— START —

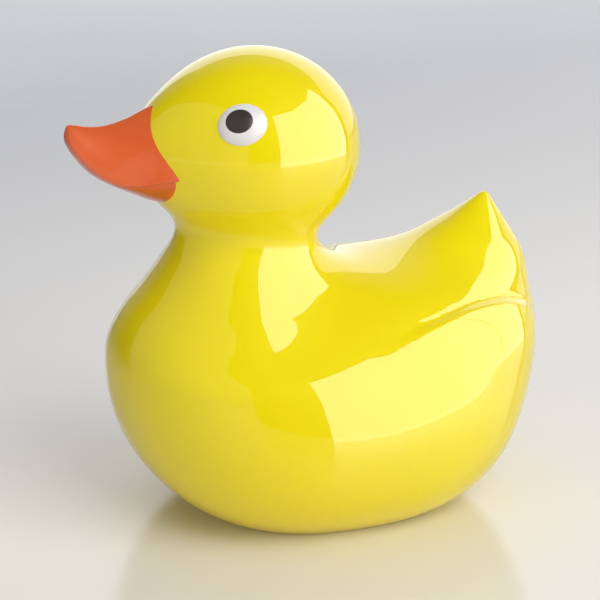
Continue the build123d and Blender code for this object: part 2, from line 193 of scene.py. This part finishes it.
def hull(p):
    """Body volume: wide rounded hull with leaning flanks and dropped shoulders."""
    q = p - np.array(HULL_CENTRE)
    shoulder = ease(-q[:, 1], *SHOULDER_FRONT) * ease(np.abs(q[:, 0]), *SHOULDER_SIDE)
    upper = HULL_HEIGHTS[0] * (1 - SHOULDER_DROP * shoulder)
    height = np.where(q[:, 2] > 0, upper, HULL_HEIGHTS[1])
    wide = HULL_RADII[0] * (1 - HULL_TAPER * np.tanh(q[:, 2] / HULL_TAPER_HEIGHT))
    ratios = (q[:, 0] / wide, q[:, 1] / HULL_RADII[1], q[:, 2] / height)
    g = sum(np.abs(r) ** HULL_POWER for r in ratios) ** (1 / HULL_POWER) + 1e-9
    return np.sqrt((q ** 2).sum(-1)) * (1 - 1 / g)


def round_cone(p, a, b, ra, rb):
    """Signed distance to a cone between two balls."""
    a, b = np.array(a), np.array(b)
    ba = b - a
    l2 = ba @ ba
    rr = ra - rb
    a2 = l2 - rr * rr
    pa = p - a
    y = pa @ ba
    z = y - l2
    x2 = ((pa * l2 - y[:, None] * ba) ** 2).sum(-1)
    y2, z2 = y * y * l2, z * z * l2
    k = math.copysign(rr * rr, rr) * x2
    near_b = np.sqrt(x2 + z2) / l2 - rb
    near_a = np.sqrt(x2 + y2) / l2 - ra
    side = (np.sqrt(x2 * a2 / l2) + y * rr) / l2 - ra
    side = np.where(np.sign(y) * a2 * y2 < k, near_a, side)
    return np.where(np.sign(z) * a2 * z2 > k, near_b, side)


def blend(a, b, width):
    """Union of two volumes with a smooth fillet of the given width."""
    h = np.maximum(width - np.abs(a - b), 0.0) / width
    return np.minimum(a, b) - h ** 3 * width / 6


def smooth_line(points, per_span):
    """Catmull-Rom curve through points, as an array."""
    pts = np.array(points, float)
    pts = np.vstack([2 * pts[0] - pts[1], pts, 2 * pts[-1] - pts[-2]])
    t = np.linspace(0, 1, per_span, endpoint=False)[:, None]
    made = []
    for p0, p1, p2, p3 in zip(pts, pts[1:], pts[2:], pts[3:]):
        made.append(0.5 * (2 * p1 + (p2 - p0) * t + (2 * p0 - 5 * p1 + 4 * p2 - p3) * t ** 2
                           + (3 * p1 - p0 - 3 * p2 + p3) * t ** 3))
    return np.vstack([*made, pts[-2][None]])


wing_curve = smooth_line(WING_LINE, 8)


def wing_offset(p):
    """Distance from the wing's edge, positive above it, and place along it from 0 to 1."""
    line_y, line_z = wing_curve[:, 0], wing_curve[:, 1]
    climb = np.interp(p[:, 1], line_y, np.gradient(line_z, line_y))
    height = p[:, 2] - np.interp(p[:, 1], line_y, line_z)
    along = np.clip((p[:, 1] - line_y[0]) / (line_y[-1] - line_y[0]), 0, 1)
    return height / np.sqrt(1 + climb ** 2), along


def wing_relief(p):
    """How far the folded wing lifts the skin."""
    relief = np.zeros(len(p))
    near = (np.abs(p[:, 0]) > WING_SIDE[0]) & (p[:, 2] > WING_HEIGHTS[0]) & (p[:, 2] < WING_HEIGHTS[1])
    if not near.any():
        return relief
    q = p[near]
    s, along = wing_offset(q)
    edge = WING_EDGE[0] + (WING_EDGE[1] - WING_EDGE[0]) * ease(along, *WING_NARROWS)
    swell = np.exp(-(np.minimum(s, 0) / WING_FADE) ** 2) * (1 - ease(s, -0.35 * edge, 0.65 * edge))
    groove = np.exp(-((s - 0.95 * edge) / (0.55 * edge)) ** 2) * ease(along, *WING_GROOVE_STARTS)
    amount = ease(along, *WING_STARTS) * (1 - ease(along, *WING_ENDS))
    amount = amount * ease(np.abs(q[:, 0]), *WING_SIDE)
    relief[near] = amount * (WING_RISE * swell - WING_GROOVE * groove)
    return relief


def duck_form(p):
    """Signed volume of the whole duck without its wings, negative inside."""
    body = blend(hull(p), ellipsoid(p, *RUMP[:2]), RUMP[2])
    body = blend(body, round_cone(p, *TAIL[:4]), TAIL[4])
    head = blend(ellipsoid(p, *HEAD), ellipsoid(p, *MUZZLE[:2]), MUZZLE[2])
    head = blend(head, round_cone(p, *NECK[:4]), NECK[4])
    return blend(body, head, BODY_BLEND)


def duck_skin(p):
    """The same with the folded wings."""
    return duck_form(p) - wing_relief(p)


def slope(field, p, reach=0.15):
    """Gradient of a field at each point."""
    parts = []
    for axis in range(3):
        step = np.zeros(3)
        step[axis] = reach
        parts.append((field(p + step) - field(p - step)) / (2 * reach))
    return np.stack(parts, -1)


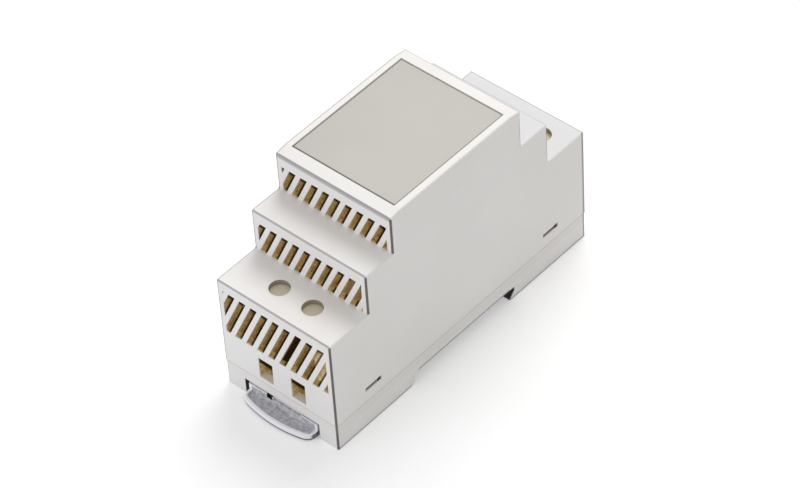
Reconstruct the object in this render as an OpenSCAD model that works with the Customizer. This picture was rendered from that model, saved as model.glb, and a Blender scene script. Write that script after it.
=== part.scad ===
// Modular housing for a 35 mm mounting rail, two modules wide, with vented
// stepped ends, an inset front panel and a sprung rail clip.
// Millimetres. +X runs along the rail, +Y from the clip end to the fixed
// hook, +Z away from the rail. The origin is the middle of the rail seat.

/* [Housing] */
// Width of one module
module_w = 17.5; // [17:0.1:18]
// Number of modules side by side
module_count = 2; // [2:1:4]
// Length from end face to end face
body_l = 90; // [87:0.5:96]
// Height from the feet to the top face
body_h = 58; // [55:0.5:62]
// Length of the raised top
top_l = 45; // [44:0.5:47]
// Depth of the upper step
step1_d = 9.3; // [8.5:0.1:10]
// Height of the upper riser
riser1_h = 11.5; // [11:0.1:13]
// Height of the middle riser
riser2_h = 12.1; // [11:0.1:13]
// Height of the joint between base and cover, above the feet
joint_z = 7.8; // [7.4:0.1:8.6]
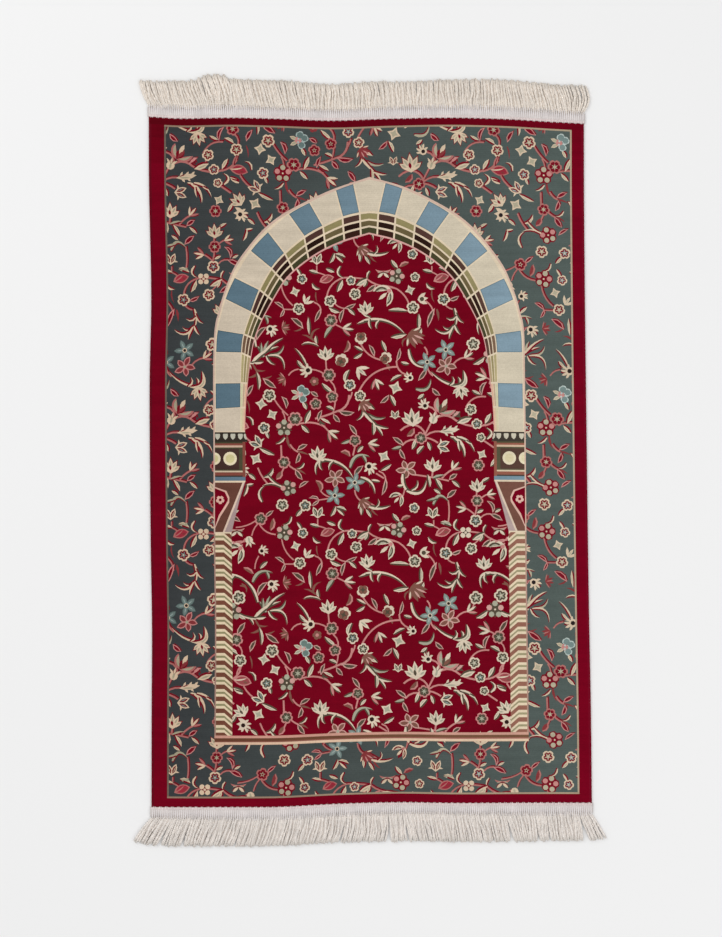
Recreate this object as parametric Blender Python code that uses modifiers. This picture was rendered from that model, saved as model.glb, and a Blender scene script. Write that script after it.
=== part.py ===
"""Prayer rug lying flat: one woven cloth with a cotton fringe trim along each end.

Metres, +Z up. The origin is the middle of the cloth's underside. +Y points to the head
end, where the niche comes to its point, and +X to the right of someone facing that way.
"""

import math

import bmesh
import bpy

MM = 0.001

# Cloth
CLOTH_WIDTH = 700 * MM
CLOTH_LENGTH = 1100 * MM
CLOTH_THICK = 3 * MM
CLOTH_EDGE_ROUND = 0.8 * MM
RIM_ANGLE = math.radians(40)
CLOTH_CELLS_ACROSS = 16
CLOTH_CELLS_ALONG = 24

# Fringe trims
SEAM_GAP = 0.3 * MM
HEADING_DEPTH = 15.5 * MM
HEADING_THICK = 2.6 * MM
STRANDS_PER_END = 128
STRAND_ROOT_WIDTH = 3.4 * MM
STRAND_TIP_WIDTH = 3.1 * MM
STRAND_HEIGHT = 3.4 * MM
STRAND_SECTIONS = (0.3, 0.65, 1.0)

# Unevenness from strand to strand: how far, and how quickly in radians a strand
SWAY_RIPPLE = 0.9 * MM
SWAY_TURN = 0.55
BUNCH_TURN = 0.21
LENGTH_RIPPLE = 1.6 * MM
LENGTH_TURN = 1.9

# Dyed yarns: red, green and blue from 0 to 255
CRIMSON = (112, 5, 26)
COTTON_CREAM = (206, 196, 186)
PILE_ROUGHNESS = 0.9
COTTON_ROUGHNESS = 0.85

# How far each selvedge lies to the right of its straight line, down the length.
SELVEDGES = (
    # share from the head, left mm, right mm
    (0.00, -3.0, -7.2),
    (0.10, -2.6, -7.0),
    (0.26, 0.9, -5.5),
    (0.39, -1.6, -3.8),
    (0.62, 0.1, -0.6),
    (0.74, 2.2, 1.5),
    (0.86, 1.6, 4.0),
    (1.00, 1.4, 5.6),
)

# How far each end of the cloth lies beyond its straight line towards the head, across.
ENDS = (
    # share from the left, head mm, foot mm
    (0.00, 2.2, -1.6),
    (0.07, -0.8, -2.0),
    (0.19, 0.4, -2.0),
    (0.29, -1.2, -1.6),
    (0.42, -4.2, 3.2),
    (0.56, -1.2, 5.8),
    (0.69, 0.4, 4.6),
    (0.82, -1.8, 5.0),
    (0.92, -6.0, 5.2),
    (1.00, -9.0, 5.0),
)

# How the strands lie: the tip's step to the right, the bow on the way, and the length.
HEAD_SWAY = (
    # share from the left, lean mm, bow mm, length mm
    (0.00, -17.0, -3.0, 45.0),
    (0.06, -15.0, -1.0, 46.0),
    (0.13, -15.0, 0.0, 49.0),
    (0.17, -13.5, 1.0, 51.0),
    (0.21, -13.0, 0.0, 47.0),
    (0.32, -11.0, 0.0, 47.0),
    (0.42, -1.0, 1.0, 42.0),
    (0.50, -6.0, 1.5, 44.0),
    (0.62, -1.0, 0.0, 43.0),
    (0.70, -5.0, -1.0, 45.0),
    (0.77, -2.0, 1.0, 46.5),
    (0.89, -10.0, 0.0, 47.0),
    (0.96, -11.5, 2.0, 46.0),
    (1.00, 6.0, 9.0, 45.0),
)
FOOT_SWAY = (
    # share from the left, lean mm, bow mm, length mm
    (0.00, -31.0, -2.0, 49.0),
    (0.03, -26.0, -1.0, 51.0),
    (0.09, -17.0, 0.0, 49.0),
    (0.20, -16.5, 1.0, 49.0),
    (0.32, -12.5, 1.0, 48.0),
    (0.42, -9.5, 2.0, 47.0),
    (0.52, -3.0, 2.0, 46.0),
    (0.58, 9.0, 0.0, 47.0),
    (0.68, 8.5, 0.0, 46.5),
    (0.76, 10.0, 0.0, 47.0),
    (0.82, 12.0, 1.0, 47.0),
    (0.90, 5.5, 0.0, 45.0),
    (0.97, 12.0, 0.0, 46.0),
    (1.00, 27.0, 1.0, 48.0),
)

HEAD_END = 1
FOOT_END = -1


def read_off(table, share, column):
    """A table's column at any share, on a smooth curve through its rows."""
    last = len(table) - 1
    cell = min(sum(share >= row[0] for row in table[1:]), last - 1)

    def slope(index):
        low = table[max(index - 1, 0)]
        high = table[min(index + 1, last)]
        return (high[column] - low[column]) / (high[0] - low[0])

    start, stop = table[cell], table[cell + 1]
    span = stop[0] - start[0]
    t = (share - start[0]) / span
    rise = t * t * (3 - 2 * t)
    value = start[column] * (1 - rise) + stop[column] * rise
    leave = t * (1 - t) ** 2 * slope(cell)
    arrive = t * t * (t - 1) * slope(cell + 1)
    return value + span * (leave + arrive)


def cloth_x(across, down):
    """The x of a point given by its shares across from the left and down from the head."""
    left = -CLOTH_WIDTH / 2 + read_off(SELVEDGES, down, 1) * MM
    right = CLOTH_WIDTH / 2 + read_off(SELVEDGES, down, 2) * MM
    return left + (right - left) * across


def cloth_y(across, down):
    """The y of a point given by its shares across from the left and down from the head."""
    head = CLOTH_LENGTH / 2 + read_off(ENDS, across, 1) * MM
    foot = -CLOTH_LENGTH / 2 + read_off(ENDS, across, 2) * MM
    return head + (foot - head) * down


def linear(channel):
    """A colour channel given from 0 to 255, turned to linear light."""
    value = channel / 255
    return value / 12.92 if value <= 0.04045 else ((value + 0.055) / 1.055) ** 2.4


def make_material(name, colour, roughness):
    """A matt dyed-yarn material."""
    material = bpy.data.materials.new(name)
    material.use_nodes = True
    shader = material.node_tree.nodes["Principled BSDF"]
    shader.inputs["Base Color"].default_value = (*map(linear, colour), 1.0)
    shader.inputs["Roughness"].default_value = roughness
    shader.inputs["Metallic"].default_value = 0.0
    return material


def add_object(name, bm, material, collection):
    """Turn a finished bmesh into a named object of the rug."""
    mesh = bpy.data.meshes.new(name)
    bm.to_mesh(mesh)
    bm.free()
    mesh.materials.append(material)
    obj = bpy.data.objects.new(name, mesh)
    collection.objects.link(obj)
    return obj


def add_cloth(material, collection):
    """The woven cloth: a flat sheet with the rug's own uneven outline."""
    bm = bmesh.new()
    bmesh.ops.create_grid(
        bm, x_segments=CLOTH_CELLS_ACROSS, y_segments=CLOTH_CELLS_ALONG, size=0.5
    )
    for vert in bm.verts:
        across = vert.co.x + 0.5
        down = 0.5 - vert.co.y
        vert.co.x = cloth_x(across, down)
        vert.co.y = cloth_y(across, down)
    cloth = add_object("rug_cloth", bm, material, collection)

    wall = cloth.modifiers.new("thickness", "SOLIDIFY")
    wall.thickness = CLOTH_THICK
    wall.offset = 1.0
    rim = cloth.modifiers.new("rounded_rim", "BEVEL")
    rim.width = CLOTH_EDGE_ROUND
    rim.segments = 2
    rim.limit_method = "ANGLE"
    rim.angle_limit = RIM_ANGLE
    return cloth


def heading_columns():
    """Shares across the width of the heading's ends and of both sides of each strand."""
    half_root = STRAND_ROOT_WIDTH / CLOTH_WIDTH / 2
    shares = [0.0]
    for strand in range(STRANDS_PER_END):
        middle = (strand + 0.5) / STRANDS_PER_END
        shares += [middle - half_root, middle + half_root]
    return shares + [1.0]


def seam_columns():
    """The columns whose verts stay on the seam side, each with its share across."""
    step = 2 * STRANDS_PER_END // CLOTH_CELLS_ACROSS
    kept = {step * cell: cell / CLOTH_CELLS_ACROSS for cell in range(CLOTH_CELLS_ACROSS)}
    kept[2 * STRANDS_PER_END + 1] = 1.0
    return kept


def add_heading(bm, end):
    """A narrow flat tape along one end of the cloth. Returns the faces of the roots."""
    shares = heading_columns()
    kept = seam_columns()
    spans = len(shares) - 1
    bmesh.ops.create_grid(bm, x_segments=spans, y_segments=1, size=0.5)
    outer_side = set(bm.verts)
    roots = []
    for face in bm.faces:
        middle = face.calc_center_median().x + 0.5
        if int(middle * spans) % 2 == 1:
            roots.append((middle, face))
    roots = [face for _, face in sorted(roots, key=lambda pair: pair[0])]
    bmesh.ops.extrude_face_region(bm, geom=bm.faces[:])

    column = {vert: round((vert.co.x + 0.5) * spans) for vert in bm.verts}
    spare = []
    for edge in bm.edges:
        one, other = edge.verts
        crosses = column[one] == column[other]
        if crosses and column[one] not in kept and not outer_side.issuperset(edge.verts):
            spare.append(edge)

    down = 0.0 if end == HEAD_END else 1.0
    for vert in bm.verts:
        is_top = vert.co.y > 0
        is_outer = vert in outer_side
        across = shares[column[vert]] if is_outer else kept.get(column[vert], 0.0)
        reach = SEAM_GAP + (HEADING_DEPTH if is_outer else 0.0)
        vert.co.x = cloth_x(across, down)
        vert.co.y = cloth_y(across, down) + end * reach
        vert.co.z = HEADING_THICK if is_top else 0.0
    bmesh.ops.dissolve_edges(bm, edges=spare, use_verts=True)
    return roots


def strand_path(strand, sway, start, end, share):
    """A strand's middle in plan at a share of its length, and its direction there."""
    across = (strand + 0.5) / STRANDS_PER_END
    ripple = math.sin(SWAY_TURN * strand) * math.cos(BUNCH_TURN * strand + 1)
    lean = read_off(sway, across, 1) * MM + SWAY_RIPPLE * ripple
    bow = read_off(sway, across, 2) * MM
    length = read_off(sway, across, 3) * MM + LENGTH_RIPPLE * math.sin(LENGTH_TURN * strand)
    reach = math.sqrt(length ** 2 - lean ** 2)
    x = start[0] + lean * share + bow * math.sin(math.pi * share)
    y = start[1] + end * reach * share
    run_x = lean + bow * math.pi * math.cos(math.pi * share)
    run = math.hypot(run_x, reach)
    return (x, y), (run_x / run, end * reach / run)


def grow_strands(bm, roots, sway, end):
    """Extrude one four-sided strand out of each root and lay it level on the floor."""
    starts = []
    for face in roots:
        middle = face.calc_center_median()
        starts.append((middle.x, middle.y))
    tips = roots
    for share in STRAND_SECTIONS:
        made = bmesh.ops.extrude_discrete_faces(bm, faces=tips)["faces"]
        tips = sorted(made, key=lambda face: face.calc_center_median().x)
        width = STRAND_ROOT_WIDTH + (STRAND_TIP_WIDTH - STRAND_ROOT_WIDTH) * share
        for strand, face in enumerate(tips):
            old = face.calc_center_median()
            (x, y), (way_x, way_y) = strand_path(strand, sway, starts[strand], end, share)
            for vert in face.verts:
                side = end * math.copysign(width / 2, vert.co.x - old.x)
                vert.co.z = STRAND_HEIGHT if vert.co.z > old.z else 0.0
                vert.co.x = x + way_y * side
                vert.co.y = y - way_x * side


def add_fringe(name, sway, end, material, collection):
    """One trim: the heading tape with its strands, fused at their roots."""
    bm = bmesh.new()
    roots = add_heading(bm, end)
    grow_strands(bm, roots, sway, end)
    bmesh.ops.recalc_face_normals(bm, faces=bm.faces[:])
    return add_object(name, bm, material, collection)


def main():
    """Clear the scene and make the rug's three sewn parts."""
    for obj in list(bpy.data.objects):
        bpy.data.objects.remove(obj)
    rug = bpy.data.collections.new("prayer_rug")
    bpy.context.scene.collection.children.link(rug)

    woven = make_material("woven_pile_crimson", CRIMSON, PILE_ROUGHNESS)
    cotton = make_material("cotton_fringe_cream", COTTON_CREAM, COTTON_ROUGHNESS)
    add_cloth(woven, rug)
    add_fringe("fringe_head", HEAD_SWAY, HEAD_END, cotton, rug)
    add_fringe("fringe_foot", FOOT_SWAY, FOOT_END, cotton, rug)


main()
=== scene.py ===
# %% [markdown]
# # A prayer rug laid flat on a pale floor
# The rug is one machine-woven cloth with a cotton fringe trim sewn along each end. The packed
# model already fixes where the three parts lie. This script gives them their looks: the woven
# design, the tape and the twisted cords of the fringe, the stitching, the floor and the light.

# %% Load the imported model
import math

import bpy
from mathutils.geometry import delaunay_2d_cdt
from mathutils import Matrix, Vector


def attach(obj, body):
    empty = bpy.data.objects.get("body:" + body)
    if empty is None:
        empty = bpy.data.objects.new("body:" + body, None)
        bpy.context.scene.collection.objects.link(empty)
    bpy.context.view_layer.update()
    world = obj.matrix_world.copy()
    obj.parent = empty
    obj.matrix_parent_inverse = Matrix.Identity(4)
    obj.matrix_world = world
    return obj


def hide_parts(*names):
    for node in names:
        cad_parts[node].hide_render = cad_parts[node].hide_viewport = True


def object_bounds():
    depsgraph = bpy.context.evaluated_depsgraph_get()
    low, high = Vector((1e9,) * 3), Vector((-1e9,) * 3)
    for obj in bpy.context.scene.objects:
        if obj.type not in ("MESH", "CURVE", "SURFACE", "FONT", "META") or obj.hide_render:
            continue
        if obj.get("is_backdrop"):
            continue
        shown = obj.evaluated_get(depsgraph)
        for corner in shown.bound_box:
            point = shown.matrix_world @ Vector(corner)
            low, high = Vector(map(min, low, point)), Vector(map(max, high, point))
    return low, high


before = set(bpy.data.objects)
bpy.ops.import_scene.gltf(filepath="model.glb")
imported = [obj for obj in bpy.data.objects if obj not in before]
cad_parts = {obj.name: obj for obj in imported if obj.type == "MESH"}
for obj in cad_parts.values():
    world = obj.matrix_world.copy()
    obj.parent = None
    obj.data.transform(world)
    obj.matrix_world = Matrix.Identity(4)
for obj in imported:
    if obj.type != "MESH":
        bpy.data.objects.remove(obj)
cad_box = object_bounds()
print("packed nodes:", sorted(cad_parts))

# %% [markdown]
# ## The loom's squares
# A weaver's design is charted on squared paper. Here one square is 1.6 mm, x counts to the right
# and y counts down, away from the head end, where the niche comes to its point. The real cloth is
# not quite square: its selvedges wander and its ends bow. So every chart point goes through
# `place`, which bends the squares with the cloth, by the same tables that shaped its solid. A
# selvedge moves the points of its row, and the bow of an end fades out towards the other end.

# %% The cloth's own uneven outline
MM = 0.001
SQUARE = 1.6 * MM
CLOTH_WIDTH = 700 * MM
CLOTH_LENGTH = 1100 * MM
CLOTH_THICK = 3 * MM
CLOTH_LEFT, CLOTH_RIGHT = 150.75, 588.25
CLOTH_HEAD, CLOTH_FOOT = 118.25, 805.75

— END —

** What is expected **
Retype precisely, and only, the span of lines that opens at the line containing "bmesh.ops.recalc_face_normals(bm, faces=bm.faces[:])" and closes at the line containing "if empty is", both inclusive.

** Response to this exercise **
    bmesh.ops.recalc_face_normals(bm, faces=bm.faces[:])
    return add_object(name, bm, material, collection)


def main():
    """Clear the scene and make the rug's three sewn parts."""
    for obj in list(bpy.data.objects):
        bpy.data.objects.remove(obj)
    rug = bpy.data.collections.new("prayer_rug")
    bpy.context.scene.collection.children.link(rug)

    woven = make_material("woven_pile_crimson", CRIMSON, PILE_ROUGHNESS)
    cotton = make_material("cotton_fringe_cream", COTTON_CREAM, COTTON_ROUGHNESS)
    add_cloth(woven, rug)
    add_fringe("fringe_head", HEAD_SWAY, HEAD_END, cotton, rug)
    add_fringe("fringe_foot", FOOT_SWAY, FOOT_END, cotton, rug)


main()
=== scene.py ===
# %% [markdown]
# # A prayer rug laid flat on a pale floor
# The rug is one machine-woven cloth with a cotton fringe trim sewn along each end. The packed
# model already fixes where the three parts lie. This script gives them their looks: the woven
# design, the tape and the twisted cords of the fringe, the stitching, the floor and the light.

# %% Load the imported model
import math

import bpy
from mathutils.geometry import delaunay_2d_cdt
from mathutils import Matrix, Vector


def attach(obj, body):
    empty = bpy.data.objects.get("body:" + body)
    if empty is None:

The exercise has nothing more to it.